Supplied material.
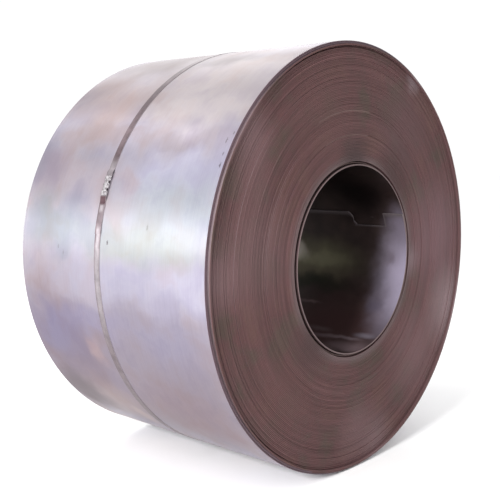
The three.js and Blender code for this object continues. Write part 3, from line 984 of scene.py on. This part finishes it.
def strip_edge():
    """Rusted rolled edge: bare edges of the strip with thin brown rust, dull, streaked by turn.

    The eye sees brown rings, redder and greener in long soft patches, a pale worn first turn,
    dark turns at the skin, and turns in the groove by the bore darkened with painted shade.
    """
    material, tree = new_material("rusty_rolled_edge")
    place = from_axis(tree)
    flat = add(tree, "VectorMath", {0: place, 1: (1, 0, 1)}, operation="MULTIPLY")
    radius = add(tree, "VectorMath", {0: flat}, operation="LENGTH", out="Value")
    way = add(tree, "VectorMath", {0: flat}, operation="NORMALIZE")
    blotches = add(tree, "TexNoise", {
        "Vector": place, "Scale": 1 / RUST_BLOTCH, "Detail": 4.0, "Roughness": 0.6,
    })
    rings = []
    for around, wide, detail in RUST_RINGS:
        turned = add(tree, "VectorMath", {0: way, 1: (1 / around,) * 3}, operation="MULTIPLY")
        out = add(tree, "Math", {0: radius, 1: 1 / wide}, operation="MULTIPLY")
        deep = add(tree, "CombineXYZ", {"Y": out})
        spot = add(tree, "VectorMath", {0: turned, 1: deep}, operation="ADD")
        rings.append(add(tree, "TexNoise", {"Vector": spot, "Scale": 1.0, "Detail": detail}))
    bands, lines = rings
    colour = add(tree, "ValToRGB", {"Fac": blotches}, stops=[
        (0.36, "#574640"), (0.46, "#5d4342"), (0.54, "#614243"), (0.64, "#634744"),
    ])
    band = add(tree, "ValToRGB", {"Fac": bands}, stops=[
        (0.32, "#e8e6e5"), (0.5, "#f4f2f2"), (0.7, "#ffffff"),
    ])
    colour = add(tree, "Mix", {0: 1.0, 6: colour, 7: band}, blend_type="MULTIPLY", **BLEND)
    line = add(tree, "ValToRGB", {"Fac": lines}, stops=[(0.35, "#ebe8e7"), (0.65, "#ffffff")])
    colour = add(tree, "Mix", {0: 1.0, 6: colour, 7: line}, blend_type="MULTIPLY", **BLEND)
    run = add(tree, "Attribute", out="Fac", attribute_name="run")
    length = {"W": run, "Scale": 1 / RUST_RUN, "Detail": 3.0, "Roughness": 0.6}
    each = add(tree, "TexNoise", length, noise_dimensions="1D")
    tone = add(tree, "ValToRGB", {"Fac": each}, stops=[
        (0.3, "#e2dedd"), (0.5, "#f0eeee"), (0.72, "#ffffff"),
    ])
    colour = add(tree, "Mix", {0: 1.0, 6: colour, 7: tone}, blend_type="MULTIPLY", **BLEND)
    uneven = wandering(tree, place, *RUST_OUTLINE)
    colour = patched(tree, colour, uneven, on_end(EDGE_CLOUDS), soft=0.95)
    dusty = add(tree, "MapRange", {
        "Value": radius, "From Min": DUST_GONE, "From Max": DUST_FULL, "To Max": DUST_SHARE,
    })
    colour = add(tree, "Mix", {0: dusty, 6: colour, 7: tint(DUST)}, **BLEND)
    colour = patched(tree, colour, uneven, on_end(NEAR_BORE_CLOUDS), soft=0.9)
    for first, last, shade, strength in MARKED_TURNS:
        past = add(tree, "Math", {0: run, 1: length_at(first)}, operation="GREATER_THAN")
        before = add(tree, "Math", {0: run, 1: length_at(last)}, operation="LESS_THAN")
        part = add(tree, "Math", {0: past, 1: before}, operation="MULTIPLY")
        some = add(tree, "Math", {0: part, 1: strength}, operation="MULTIPLY")
        colour = add(tree, "Mix", {0: some, 6: colour, 7: tint(shade)}, **BLEND)
    sheared = add(tree, "Attribute", out="Fac", attribute_name="sheared")
    colour = add(tree, "Mix", {0: sheared, 6: colour, 7: tint(SHEARED_EDGE)}, **BLEND)
    bump = add(tree, "Bump", {"Height": lines, "Strength": 0.25, "Distance": 0.001})
    surface = add(tree, "BsdfPrincipled", {
        "Base Color": colour, "Metallic": 0.0, "Roughness": 0.62, "Specular IOR Level": 0.25,
        "Normal": bump,
    })
    add(tree, "OutputMaterial", {"Surface": surface})
    return material


WORN_SIZE = 30 * MM
SLIT_METAL = "#b3a9ad"


def strapping():
    """Blued steel strapping, with painted shade that makes it brown-black above and along its edges,
    and a painted highlight as bright as the coil elsewhere.

    The eye sees a dark taut band with a soft gleam along its middle, dark edges and bare slit sides.
    """
    material, tree = new_material("blued_steel_strapping")
    place = from_axis(tree)
    worn = add(tree, "TexNoise", {
        "Vector": place, "Scale": 1 / WORN_SIZE, "Detail": 4.0, "Roughness": 0.6,
    })
    bright = add(tree, "ValToRGB", {"Fac": worn}, stops=[(0.35, "#827b80"), (0.65, "#989195")])
    dark = add(tree, "ValToRGB", {"Fac": worn}, stops=[(0.35, "#3b262b"), (0.65, "#533d43")])
    rim = add(tree, "Attribute", out="Fac", attribute_name="rim")
    painted_shade = add(tree, "Attribute", out="Fac", attribute_name="painted_shade")
    # painted shade and painted highlight, mixed by the strap's attributes
    share = add(tree, "Math", {0: painted_shade, 1: rim}, operation="MAXIMUM")
    colour = add(tree, "Mix", {0: share, 6: bright, 7: dark}, **BLEND)
    slit = add(tree, "Attribute", out="Fac", attribute_name="slit")
    colour = add(tree, "Mix", {0: slit, 6: colour, 7: tint(SLIT_METAL)}, **BLEND)
    surface = add(tree, "BsdfPrincipled", {"Base Color": colour, "Metallic": 0.8, "Roughness": 0.38})
    add(tree, "OutputMaterial", {"Surface": surface})
    return material


SCUFF_SIZE = 7 * MM
SIDE_SHADE_TONE = "#3c3639"


def seal_zinc():
    """Zinc-plated seal: bright pale sheet metal, with painted shade on its sides that is darkest in
    the crimps.
    """
    material, tree = new_material("zinc_plated_seal")
    place = from_axis(tree)
    scuffs = add(tree, "TexNoise", {
        "Vector": place, "Scale": 1 / SCUFF_SIZE, "Detail": 3.0, "Roughness": 0.6,
    })
    colour = add(tree, "ValToRGB", {"Fac": scuffs}, stops=[
        (0.34, "#766f72"), (0.46, "#aaa4a8"), (0.60, "#dad6d9"),
    ])
    side_shade = add(tree, "Attribute", out="Fac", attribute_name="side_shade")
    colour = add(tree, "Mix", {0: side_shade, 6: colour, 7: tint(SIDE_SHADE_TONE)}, **BLEND)
    surface = add(tree, "BsdfPrincipled", {"Base Color": colour, "Metallic": 1.0, "Roughness": 0.28})
    add(tree, "OutputMaterial", {"Surface": surface})
    return material


# ---------------------------------------------------------------- studio

def pale_floor():
    """Matt off-white floor paint, which the eye sees as plain white with a soft shadow."""
    material, tree = new_material("pale_floor_paint")
    place = add(tree, "TexCoord", out="Object")
    speck = add(tree, "TexNoise", {"Vector": place, "Scale": 3.0})
    colour = add(tree, "ValToRGB", {"Fac": speck}, stops=[(0.3, "#fcfcfc"), (0.7, "#fefefe")])
    surface = add(tree, "BsdfPrincipled", {"Base Color": colour, "Roughness": 0.9})
    add(tree, "OutputMaterial", {"Surface": surface})
    bm = bmesh.new()
    bmesh.ops.create_circle(bm, cap_ends=True, segments=FLOOR_SIDES, radius=FLOOR_RADIUS)
    floor = finish_mesh(bm, "studio_floor", (material,))


def light(name, at, towards, size, power):
    """A white soft box."""
    data = bpy.data.lights.new(name, "AREA")
    data.shape = "RECTANGLE"
    data.size, data.size_y = size
    data.energy = power
    lamp = bpy.data.objects.new(name, data)
    lamp.location = at
    aim = Vector(towards) - Vector(at)
    lamp.rotation_euler = aim.to_track_quat("-Z", "Y").to_euler()
    bpy.context.scene.collection.objects.link(lamp)


def studio():
    """A white sky and the soft boxes."""
    world = bpy.data.worlds.new("studio")
    world.use_nodes = True
    world.node_tree.nodes.clear()
    white = {"Color": tint("#ffffff"), "Strength": SKY_STRENGTH}
    sky = add(world.node_tree, "Background", white)
    add(world.node_tree, "OutputWorld", {"Surface": sky})
    bpy.context.scene.world = world
    bpy.context.scene.view_settings.view_transform = "Standard"
    for box in LIGHTS:
        light(*box)


def main_camera():
    """Low in front and to the left, looking into the bore."""
    data = bpy.data.cameras.new("camera")
    data.lens = CAMERA_LENS
    data.sensor_width = CAMERA_SENSOR
    camera = bpy.data.objects.new("camera", data)
    camera.location = CAMERA_PLACE
    camera.rotation_euler = (math.radians(90 - CAMERA_DIP), 0, math.radians(CAMERA_TURN))
    bpy.context.scene.collection.objects.link(camera)
    bpy.context.scene.camera = camera


main_camera()
wound_strip(mill_scale(), strip_edge(), bore_scale())
tie_strap(strapping())
strap_seal(seal_zinc())
pale_floor()
studio()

Problem to solve.
Begin with the first line of the data above and, please, print each line exactly until you have printed the line containing "streaked by turn."; print nothing else.

Exercise solution.
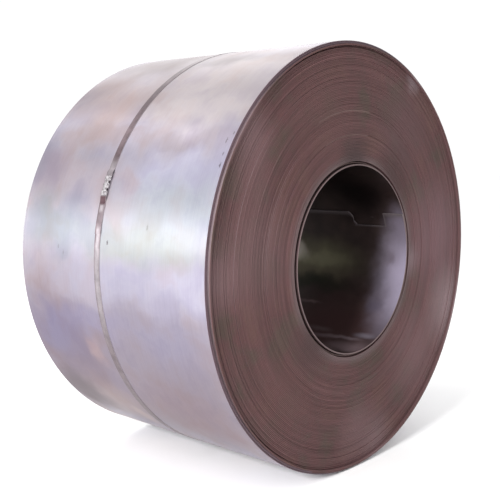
The three.js and Blender code for this object continues. Write part 3, from line 984 of scene.py on. This part finishes it.
def strip_edge():
    """Rusted rolled edge: bare edges of the strip with thin brown rust, dull, streaked by turn.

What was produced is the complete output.